Now, let us consider the possible outcomes for the event ${{T}_{1}}\bigcap {{T}_{2}}\bigcap {{T}_{3}}\bigcap {{T}_{4}}$ , we get,
$\begin{aligned} & {{S}_{1}}{{S}_{3}}{{S}_{5}}{{S}_{2}}{{S}_{4}} \\\ & {{S}_{2}}{{S}_{4}}{{S}_{1}}{{S}_{3}}{{S}_{5}} \\\ & {{S}_{3}}{{S}_{5}}{{S}_{1}}{{S}_{4}}{{S}_{2}} \\\ & {{S}_{3}}{{S}_{5}}{{S}_{2}}{{S}_{4}}{{S}_{1}} \\\ & {{S}_{4}}{{S}_{1}}{{S}_{3}}{{S}_{5}}{{S}_{2}} \\\ & {{S}_{4}}{{S}_{2}}{{S}_{5}}{{S}_{1}}{{S}_{3}} \\\ & {{S}_{5}}{{S}_{2}}{{S}_{4}}{{S}_{1}}{{S}_{3}} \\\ \end{aligned}$
The above arrangement can be reversed and arranged again.
So, we get,
$\begin{aligned} & n\left( {{T}_{1}}\bigcap {{T}_{2}}\bigcap {{T}_{3}}\bigcap {{T}_{4}} \right)=2\times 7 \\\ & \Rightarrow n\left( {{T}_{1}}\bigcap {{T}_{2}}\bigcap {{T}_{3}}\bigcap {{T}_{4}} \right)=14 \\\ \end{aligned}$
Let us now calculate $N$ , that is, the total number of sitting arrangements in the examination.

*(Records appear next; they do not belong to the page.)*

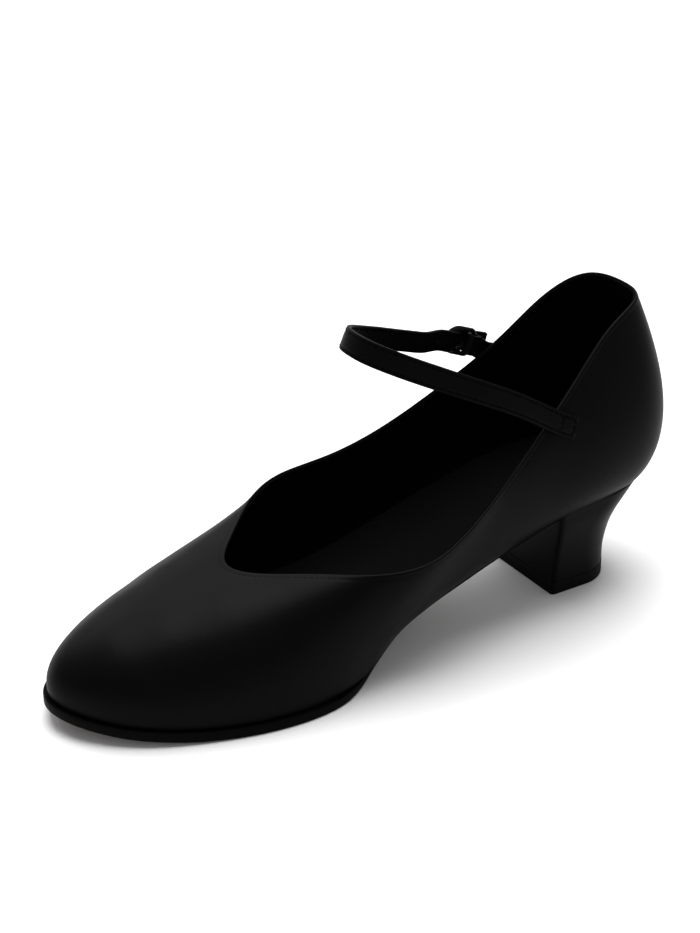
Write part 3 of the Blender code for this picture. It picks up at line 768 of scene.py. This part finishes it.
def sides_at(outline, x):
    """The inner and outer y of a closed plan line at each x."""
    back, front = int(np.argmin(outline[:, 0])), int(np.argmax(outline[:, 0]))
    loop = np.roll(outline, -back, axis=0)
    front = (front - back) % len(outline)
    inner, outer = loop[: front + 1], np.vstack([loop[front:], loop[:1]])[::-1]
    return np.interp(x, inner[:, 0], inner[:, 1]), np.interp(x, outer[:, 0], outer[:, 1])


def plate(shape, layers, stations, across, cut=None, crown=None):
    """A flat piece between stacked outlines: each layer is (inset(x), height(x)), lowest first."""
    outlines = [shape.foot_outline(inset) for inset, _ in layers]
    count = len(layers)
    loop = 2 * (count + across)

    def place(u, v):
        turn = 0.5 * math.pi * u if cut is not None else math.pi * u
        k = np.round(v * loop).astype(int) % loop
        points = np.zeros((len(u), 3))
        for station in np.unique(k):
            here = k == station
            if station < count:
                layer, share = station, 0.0
            elif station < count + across:
                layer, share = count - 1, (station - count + 1) / (across + 1)
            elif station < 2 * count + across:
                layer, share = 2 * count + across - 1 - station, 1.0
            else:
                layer, share = 0, 1.0 - (station - 2 * count - across + 1) / (across + 1)
            outline, height = outlines[layer], layers[layer][1]
            low, high = outline[:, 0].min(), outline[:, 0].max()
            if cut is None:
                x = low + (high - low) * 0.5 * (1 - np.cos(turn[here]))
            else:
                x = cut + (high - cut) * np.sin(turn[here])
            inner, outer = sides_at(outline, x)
            inner = np.where(u[here] == 1.0, 0.5 * (inner + outer), inner)
            outer = np.where(u[here] == 1.0, inner, outer)
            if cut is None:
                inner = np.where(u[here] == 0.0, 0.5 * (inner + outer), inner)
                outer = np.where(u[here] == 0.0, inner, outer)
            y = inner + (outer - inner) * share
            z = height(x)
            if crown is not None and layer == count - 1:
                z = z + crown(x, 2 * share - 1)
            points[here] = np.column_stack([x, y, z])
        return points

    return sheet_of(stations, loop, place)


def from_waist(waist, forepart, x):
    """A size that changes from its value at the waist to its value at the forepart."""
    return waist + (forepart - waist) * blend(LEDGE_FROM, LEDGE_TO, x)


def make_outsole(shape, materials):
    """Leather sole with an inked, slightly rounded edge and a bevelled waist."""

    def edge(cut_in):
        return lambda x: cut_in(x) - from_waist(WAIST_LEDGE, WELT_LEDGE, x)

    def low_round(share):
        angle = 0.5 * math.pi * share
        return (
            edge(lambda x: from_waist(WAIST_BEVEL, EDGE_ROUND, x) * (1 - math.sin(angle))),
            lambda x: steady_curve(SOLE_LINE, x)
            + from_waist(WAIST_BEVEL_RISE, EDGE_ROUND, x) * (1 - math.cos(angle)),
        )

    def high_round(share):
        angle = 0.5 * math.pi * share
        return (
            edge(lambda x: TOP_EDGE_ROUND * (1 - math.cos(angle)) + 0 * x),
            lambda x: sole_top(x) - TOP_EDGE_ROUND * (1 - math.sin(angle)),
        )

    layers = [low_round(share) for share in np.linspace(0, 1, 6)]
    layers += [(edge(lambda x: 0 * x), lambda x: 0.5 * (steady_curve(SOLE_LINE, x) + sole_top(x)))]
    layers += [high_round(share) for share in np.linspace(0, 1, 4)]
    work = plate(shape, layers, stations=200, across=24, cut=BREAST_TOP + GAP)
    bmesh.ops.recalc_face_normals(work, faces=work.faces)
    for face in work.faces:
        x = face.calc_center_median().x / MM
        slope = 0.5 * float(steady_curve(SOLE_LINE, x + 1) - steady_curve(SOLE_LINE, x - 1))
        down = Vector((slope, 0, -1)).normalized()
        face.material_index = 1 if face.normal.dot(down) > UNDERSIDE_FROM else 0
    piece = finished(work, "leather_outsole", materials, sharp_from=35.0)
    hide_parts("outsole")


def make_insole(shape, material):
    """Sock-covered insole, slightly dished, with its outer edge curled up a little."""

    def crown(x, side):
        curled = blend(*CURL_BEGINS, x) * (1 - blend(*CURL_ENDS, x))
        curl = np.where(side > 0, OUTER_CURL, INNER_CURL) * curled
        return (INSOLE_DISH + curl) * np.abs(side) ** DISH_POWER

    def layer(further, share):
        return (
            lambda x: INSOLE_INSET + further + 0 * x,
            lambda x: sole_top(x) + GAP + share * INSOLE_THICKNESS,
        )

    layers = [layer(*step) for step in INSOLE_EDGE]
    work = plate(shape, layers, stations=200, across=40, crown=crown)
    piece = finished(work, "sock_insole", [material])
    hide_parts("insole")


def make_margin(shape, material):
    """The upper's lower edge, turned in under the insole and cemented down: it closes the joint."""
    layers = (
        (lambda x: MARGIN_INSET + 0 * x, lambda x: sole_top(x) + MARGIN_LIFT),
        (lambda x: MARGIN_INSET + 0 * x, lambda x: sole_top(x) + GAP - MARGIN_LIFT),
    )
    work = plate(shape, layers, stations=160, across=8)
    finished(work, "lasting_margin", [material])


# Heel

def heel_outline(level, grow, count):
    """One section of the heel: flat breast, small front corners, straight sides and a round back."""
    rows = np.array(HEEL_SECTIONS)
    front, half, back, share = (
        float(steady_curve(rows[:, (0, k)].tolist(), level)) for k in range(1, 5)
    )
    front, half, back = front + grow, half + grow, back - grow
    corner, depth = BREAST_CORNER, share * half
    centre = back + depth
    line = [(front, 0.0)]
    for angle in np.radians(np.linspace(0, 90, CORNER_POINTS)):
        x, y = corner * math.cos(angle), corner * math.sin(angle)
        line.append((front - corner + x, half - corner + y))
    for angle in np.linspace(0.5 * math.pi, math.pi, BACK_POINTS):
        line.append((centre + depth * math.cos(angle), half * math.sin(angle)))
    inner = np.array(line)
    loop = np.vstack([inner, inner[-2:0:-1] * (1, -1)])
    closed = np.vstack([loop, loop[:1]])
    travelled = np.concatenate(([0], np.cumsum(np.linalg.norm(np.diff(closed, axis=0), axis=1))))
    wanted = np.linspace(0, travelled[-1], count, endpoint=False)
    return np.column_stack([np.interp(wanted, travelled, closed[:, k]) for k in range(2)])


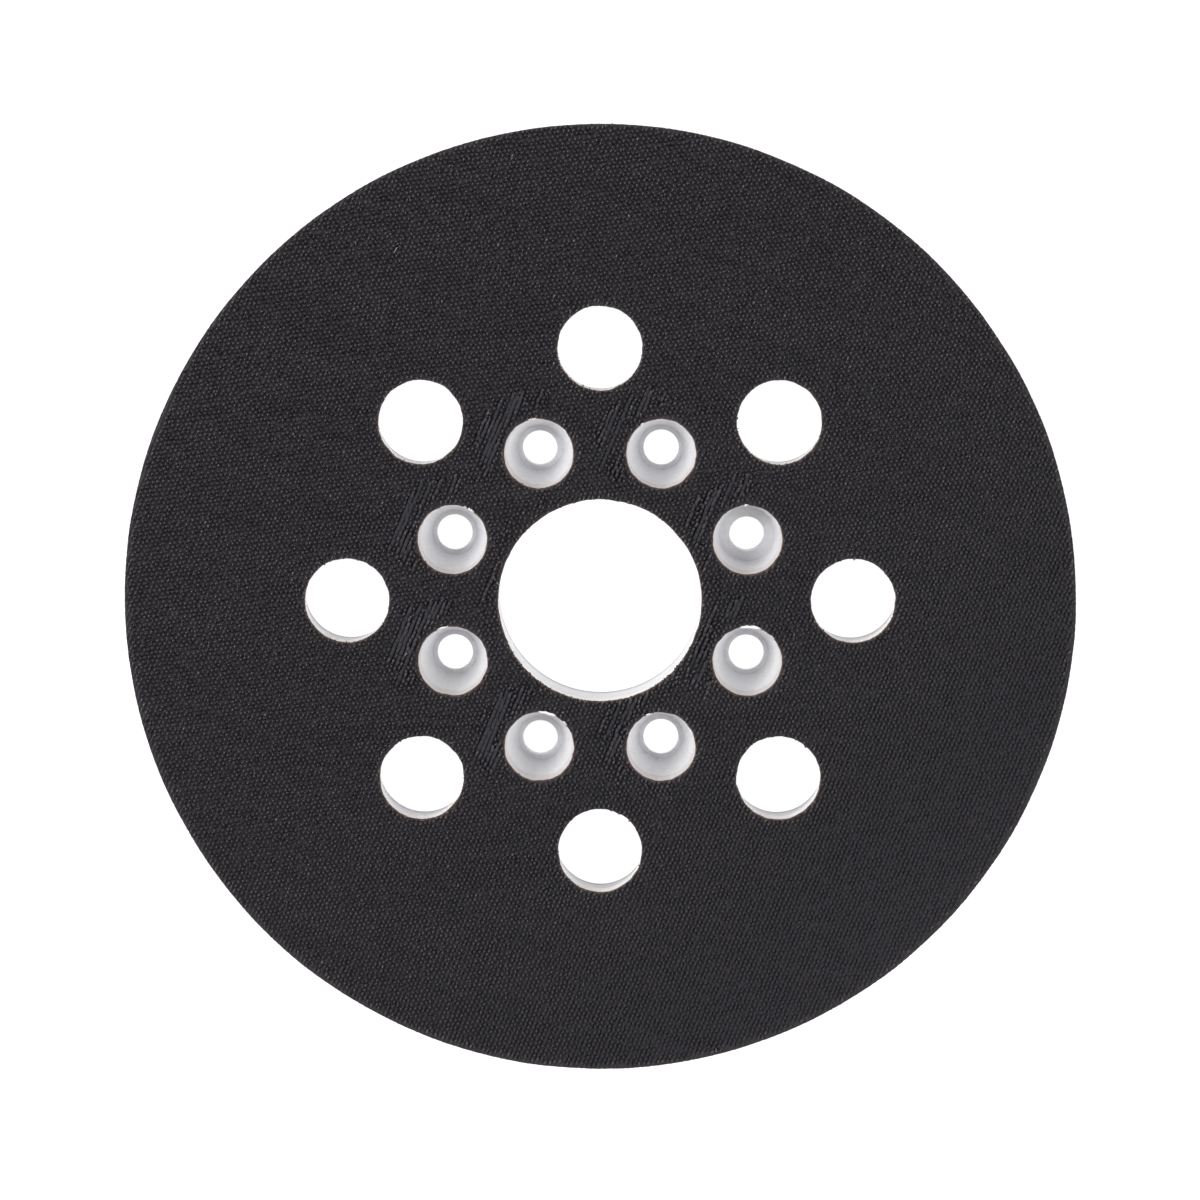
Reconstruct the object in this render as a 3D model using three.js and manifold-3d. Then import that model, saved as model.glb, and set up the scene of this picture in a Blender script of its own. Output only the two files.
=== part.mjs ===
// Backing pad of a random orbital sander: a moulded support plate, a foam cushion, a bond film and
// a hook-fastener sheet, pierced by one centre hole, a ring of dust holes and a ring of screw wells.
// Millimetres, +Z up. The pad lies on its machine side: z = 0 is the face that meets the sander,
// and the hook tips are the highest level. The Z axis is the axis of rotation.
import * as THREE from 'three';
import { mergeVertices } from 'three/addons/utils/BufferGeometryUtils.js';
import Module from 'manifold-3d';

const wasm = await Module();
wasm.setup();

// ---- driving dimensions -----------------------------------------------------------------------

// Stack of layers, from the machine face up
const PLATE_HEIGHT = 7.6;
const FOAM_THICKNESS = 3.0;
const BOND_THICKNESS = 0.15;
const SHEET_THICKNESS = 1.25; // base film with its moulded hooks

// Outline
const PAD_RADIUS = 61.1; // edge of the hook face
const FOAM_EDGE_TAPER = 1.9; // the foam's wall draws in by this much from its top to its bottom
const FOAM_EDGE_INSET = 0.1; // hook sheet stands this far proud of the foam
const PLATE_RADIUS = 58.4;

// Centre hole
const CENTRE_HOLE_RADIUS = 13.05;
const CENTRE_OUTLET_RADIUS = 13.2; // the plate's bore opens slightly towards the machine

// Dust holes
const DUST_HOLES = 8;
const DUST_CIRCLE_RADIUS = 32.5;
const DUST_HOLE_RADIUS = 5.42;
const DUST_OUTLET_RADIUS = 5.95;
const COLLAR_WALL = 1.7;
const COLLAR_CLEARANCE = 0.5; // collars stop this far short of the machine face

// Screw wells
const SCREW_WELLS = 8;
const SCREW_CIRCLE_RADIUS = 20.5;
const FIRST_WELL_ANGLE = THREE.MathUtils.degToRad(22.5);
const WELL_MOUTH_RADIUS = 4.55; // at the hook face
const WELL_NECK_RADIUS = 4.25; // where foam meets plate
const BOSS_RADIUS = 5.5;
const BORE_FLARE = 0.5; // chamfer of each bore at the machine face

// The wells are not all moulded alike: most seats lie near the machine face, two lie higher, and
// one is a flat step for a wide screw head.
const LOW_SEAT = { seatLevel: 1.2, seatRadius: 2.9, boreRadius: 2.28 };
const HIGH_SEAT = { seatLevel: 2.4, seatRadius: 2.9, boreRadius: 2.25 };
const STEP_SEAT = { seatLevel: 3.2, seatRadius: 3.5, boreRadius: 2.25 };
const WELL_FORMS = [
  STEP_SEAT, LOW_SEAT, HIGH_SEAT, LOW_SEAT,
  LOW_SEAT, HIGH_SEAT, LOW_SEAT, LOW_SEAT,
];

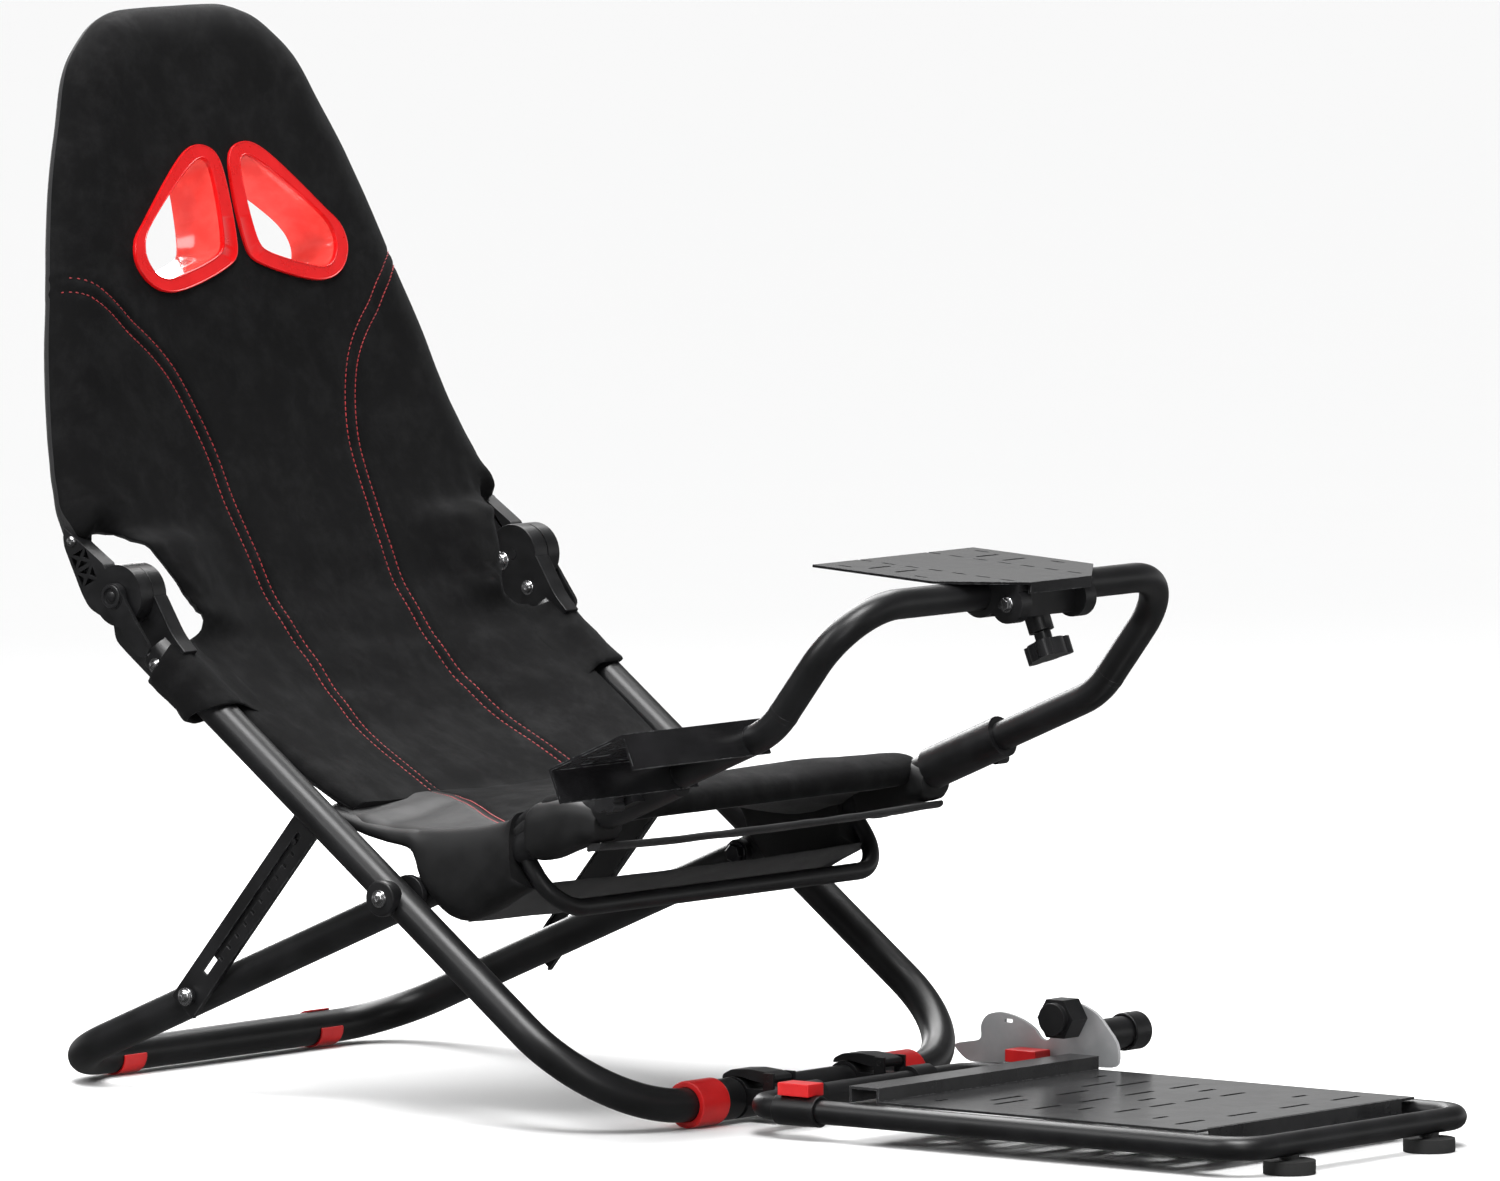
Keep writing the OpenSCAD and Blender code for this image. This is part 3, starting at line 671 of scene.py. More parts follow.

As there were five students, we get,
$\begin{aligned} & N=5! \\\ & \Rightarrow N=5\times 4\times 3\times 2\times 1 \\\ & \Rightarrow N=120 \\\ \end{aligned}$
Consider the formula, probability of occurring of an event $E$ is $P\left( E \right)=\dfrac{n\left( E \right)}{n\left( S \right)}$
By using the above formula, we get,
$\begin{aligned} & P\left( {{T}_{1}}\bigcap {{T}_{2}}\bigcap {{T}_{3}}\bigcap {{T}_{4}} \right)=\dfrac{n\left( {{T}_{1}}\bigcap {{T}_{2}}\bigcap {{T}_{3}}\bigcap {{T}_{4}} \right)}{N} \\\ & \Rightarrow P\left( {{T}_{1}}\bigcap {{T}_{2}}\bigcap {{T}_{3}}\bigcap {{T}_{4}} \right)=\dfrac{14}{120} \\\ & \Rightarrow P\left( {{T}_{1}}\bigcap {{T}_{2}}\bigcap {{T}_{3}}\bigcap {{T}_{4}} \right)=\dfrac{7}{60} \\\ \end{aligned}$
Therefore, the required probability is $P\left( {{T}_{1}}\bigcap {{T}_{2}}\bigcap {{T}_{3}}\bigcap {{T}_{4}} \right)=\dfrac{7}{60}$
Hence, the answer is $\dfrac{7}{60}$ .

Note: The possibility of making a mistake in this problem is one might not consider the reverse arrangement of the students in the examination hall, if we do this mistake, we get
$\begin{aligned} & P\left( {{T}_{1}}\bigcap {{T}_{2}}\bigcap {{T}_{3}}\bigcap {{T}_{4}} \right)=\dfrac{n\left( {{T}_{1}}\bigcap {{T}_{2}}\bigcap {{T}_{3}}\bigcap {{T}_{4}} \right)}{N} \\\ & \Rightarrow P\left( {{T}_{1}}\bigcap {{T}_{2}}\bigcap {{T}_{3}}\bigcap {{T}_{4}} \right)=\dfrac{7}{120} \\\ \end{aligned}$
So, while arranging the objects we should remember to include the arrangements that are in the reverse of the order we have taken too.